[What is asked]
Quote all of the data below exactly, please.

[Dataset section]
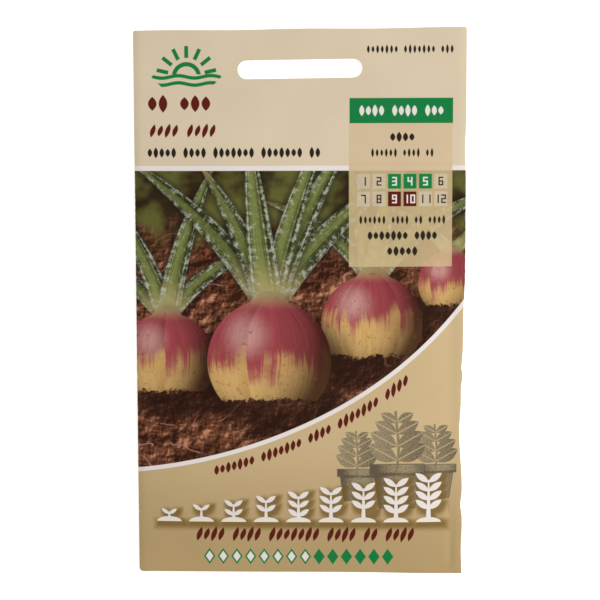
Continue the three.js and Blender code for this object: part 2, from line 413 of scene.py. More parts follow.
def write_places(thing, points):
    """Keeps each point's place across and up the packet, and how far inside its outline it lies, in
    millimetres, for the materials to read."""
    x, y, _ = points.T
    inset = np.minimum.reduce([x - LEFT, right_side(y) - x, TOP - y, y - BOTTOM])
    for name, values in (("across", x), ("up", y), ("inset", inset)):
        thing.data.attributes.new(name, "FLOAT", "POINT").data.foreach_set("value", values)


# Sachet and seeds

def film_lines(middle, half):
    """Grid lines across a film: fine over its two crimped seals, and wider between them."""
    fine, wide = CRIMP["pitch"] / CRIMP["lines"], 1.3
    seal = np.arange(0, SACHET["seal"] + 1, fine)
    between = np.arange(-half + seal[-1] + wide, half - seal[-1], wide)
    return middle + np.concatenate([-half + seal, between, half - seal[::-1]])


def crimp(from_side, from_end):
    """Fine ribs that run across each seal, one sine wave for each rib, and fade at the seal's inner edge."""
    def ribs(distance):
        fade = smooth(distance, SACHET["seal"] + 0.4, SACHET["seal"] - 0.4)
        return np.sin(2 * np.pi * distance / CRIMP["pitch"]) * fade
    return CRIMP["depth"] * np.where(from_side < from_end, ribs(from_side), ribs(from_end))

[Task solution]
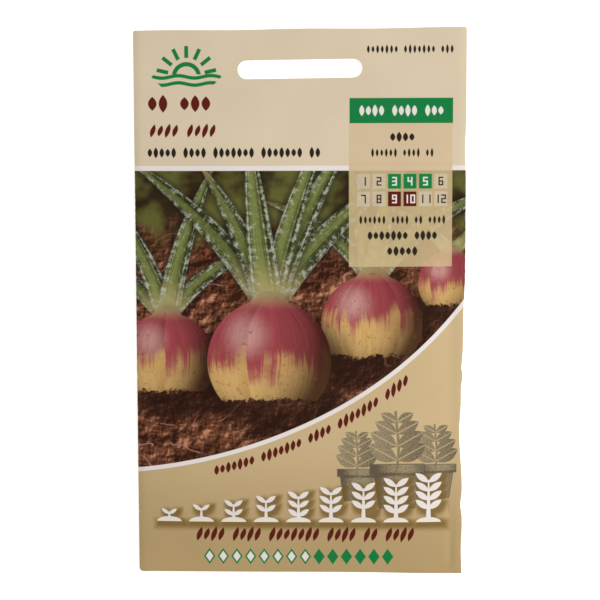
Continue the three.js and Blender code for this object: part 2, from line 413 of scene.py. More parts follow.
def write_places(thing, points):
    """Keeps each point's place across and up the packet, and how far inside its outline it lies, in
    millimetres, for the materials to read."""
    x, y, _ = points.T
    inset = np.minimum.reduce([x - LEFT, right_side(y) - x, TOP - y, y - BOTTOM])
    for name, values in (("across", x), ("up", y), ("inset", inset)):
        thing.data.attributes.new(name, "FLOAT", "POINT").data.foreach_set("value", values)


# Sachet and seeds

def film_lines(middle, half):
    """Grid lines across a film: fine over its two crimped seals, and wider between them."""
    fine, wide = CRIMP["pitch"] / CRIMP["lines"], 1.3
    seal = np.arange(0, SACHET["seal"] + 1, fine)
    between = np.arange(-half + seal[-1] + wide, half - seal[-1], wide)
    return middle + np.concatenate([-half + seal, between, half - seal[::-1]])


def crimp(from_side, from_end):
    """Fine ribs that run across each seal, one sine wave for each rib, and fade at the seal's inner edge."""
    def ribs(distance):
        fade = smooth(distance, SACHET["seal"] + 0.4, SACHET["seal"] - 0.4)
        return np.sin(2 * np.pi * distance / CRIMP["pitch"]) * fade
    return CRIMP["depth"] * np.where(from_side < from_end, ribs(from_side), ribs(from_end))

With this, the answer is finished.